Firefighter loses blues, trains to 'look like an action figure'


Asbury man credits divorce, friend for bodybuilding hobby


By STEPHEN KINDLAND
Sports editor
Ryan Heath found himself "pouting and sulking" after his divorce three years ago, but a fellow firefighter came to his rescue.

"I thought my life was over," the Lake Asbury resident said. "A friend took me aside, and he pretty much said 'I'm going to teach you bodybuilding.' I tried it and fell in love with it."


Today, Heath sees a totally different person when he looks in the mirror, often to a great deal of kidding from his fellow firefighters at the Mayport Fire and Emergency Services department. The 24-hour shifts he works allow him to work out on the job, and part of his routine is to practice posing for bodybuilding competition.

"It's really awkward having to do it [at the station]," Heath said. "I really take a beating."

But the chiding has been well worth the effort, he said.

Heath's first goal was to gain muscle weight before taking on the challenge of losing 30 pounds of flab he accumulated after splitting up with his wife.

"I was 200 pounds of fat," he said. "I was depressed and eating chocolate and drinking beer."

That stopped abruptly when friend and co-worker Ed Namyslowski stepped into the picture.

Namyslowski, a successful bodybuilder who retired from the sport 15 years ago, says Heath had just the right body type to do well in competition.


"He didn't have a lot of muscle, but you can tell by the way his joints were that he could have," Namyslowski said. "He's got small joints and round muscles. That's what you want in bodybuilding."

After five months of bulking up with increased weights, Namyslowski placed Heath on an "ungodly" diet in preparation for a competition still four months away.

"I needed to look like an action figure," Heath said. "I had to give up anything white -- sugar, pasta, you name it.
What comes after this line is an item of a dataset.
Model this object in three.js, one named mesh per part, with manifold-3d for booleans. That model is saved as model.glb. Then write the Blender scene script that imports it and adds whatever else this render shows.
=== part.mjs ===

I ate nothing but egg whites, chicken and anything green, six meals a day -- 300 grams of protein and 300 grams of carbs."

Heath's diligence was rewarded with a second-place finish in his first competition, and he has gone on to place high in other shows, including third place in last weekend's Ancient City Bodybuilding Championships at Pedro Menendez High School near St. Augustine.

Contestants are judged in muscle symmetry, the length and quality of their poses, and the quality of their muscle groups.

"It takes three months of hard-core training to get down to 3 percent body fat," Heath said. "And you've got to remain tight all the time [onstage]."

At age 30, Heath has rebuilt other parts of his life as well. He has remarried, and his wife, Tammi, plans to enter her first bodybuilding competition in November.

"Things happen for a reason," he said. "It changed my life. I'm with an absolutely fabulous woman now."